David Byrne has a new musical instrument. It’s 99 years old, made of steel with a resonant hollow body, and enormous. That is to say, it takes up a significant chunk of the southern tip of Manhattan.

The instrument Byrne is working with is the Battery Maritime Building, a massive beaux-arts building next to the Staten Island Ferry terminal. Originally a busy station for East River ferries, the building has been unoccupied for decades, except for its recent use as the departure point for visitors to Governor’s Island.

Byrne, the former frontman for the New York band the Talking Heads, will be using the building for his new music installation, “Playing the Building,” which opens May 31, the same day that ferry service to Governors Island begins, and continues to run on Fridays, Saturdays and Sundays until August 10 from noon to 6 p.m.

At a press conference May 12, Byrne described the installation and showed reporters around the hall where it will be placed.

“As many new Yorkers are well aware, buildings make noises, whether it’s the radiator or the pipes or the upstairs neighbor or creaking superstructures,” Byrne said. “In an old building like this one with a lot of metal superstructure, there’s a lot of potential for sound-making. You can vibrate some of the girders; you can blow air through the plumbing and get sounds like a giant flute; you can strike the metal pillars and get a sound like a giant gong or a small gong.”


In order to play the building, Byrne will be connecting a variety of devices attached to different parts of the second-floor waiting hall to the keyboard of an antique pump-organ.

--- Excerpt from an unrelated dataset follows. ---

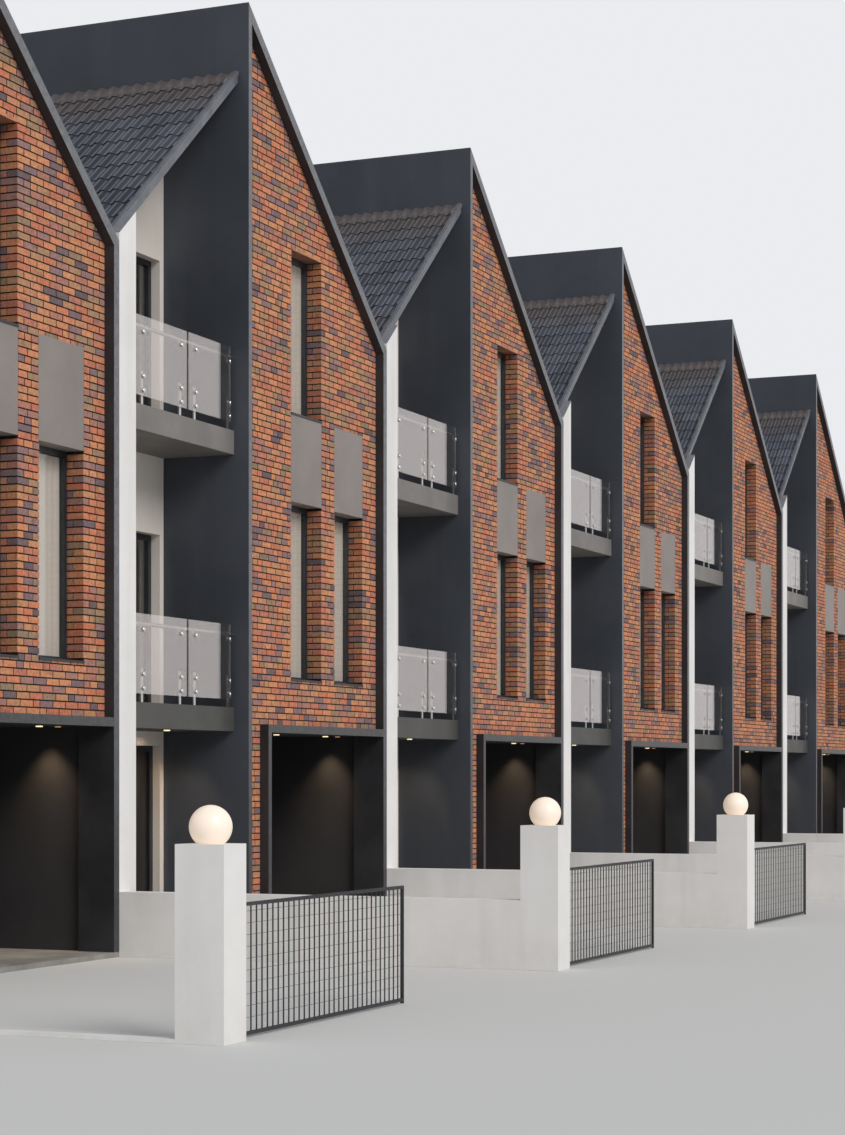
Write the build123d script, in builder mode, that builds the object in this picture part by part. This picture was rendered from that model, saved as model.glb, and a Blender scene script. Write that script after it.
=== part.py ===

The sounds of the building, arranged in order of pitch, will be triggered by visitors sitting at the keyboard.

Byrne tried to downplay the shadow his fame casts over the installation, calling the concept for the piece so obvious as to hardly be an idea at all.

“It’s not a performance by me,” he said. “It’s not an artwork or a thing you go in and look at. It’s a thing the public plays and gets involved in.”

As such, Byrne said, it is an equal-opportunity experience.

“No one is better at doing it or playing it than anyone else. It’s not something musicians are good at and non-musicians are not good at.”

Since rising to fame in the ‘70s and ‘80s, Byrne has branched out in recent years to a wide variety of other art forms. He undertook a project similar to the upcoming “Playing the Building” three years ago in a former factory in Sweden. The idea to bring the project to New York started a year later. It has taken the intervening time for Byrne and Creative Time—a non-profit organization that brings art to public spaces in the city—to negotiate the proper permits and permissions from the city.


Disused for decades, the Battery Maritime Building is unlikely to remain empty for long. Developers plan to convert the top floors of the building to a luxury hotel, building a four-story glass addition on the roof. Last winter the plans won support from both Community Board 1 and the city’s Landmarks Preservation Commission.

In the meantime, Byrne’s project makes a perfect compliment to the cavernous upper hall, with its ornate architectural details and baroquely flaking paint.

“It’s a very Victorian, old-style kind of Rube Goldberg contraption,” Byrne said of the apparatus. “No microphones, no electronics, no speakers. All the sounds come from the sounds the buildings make.”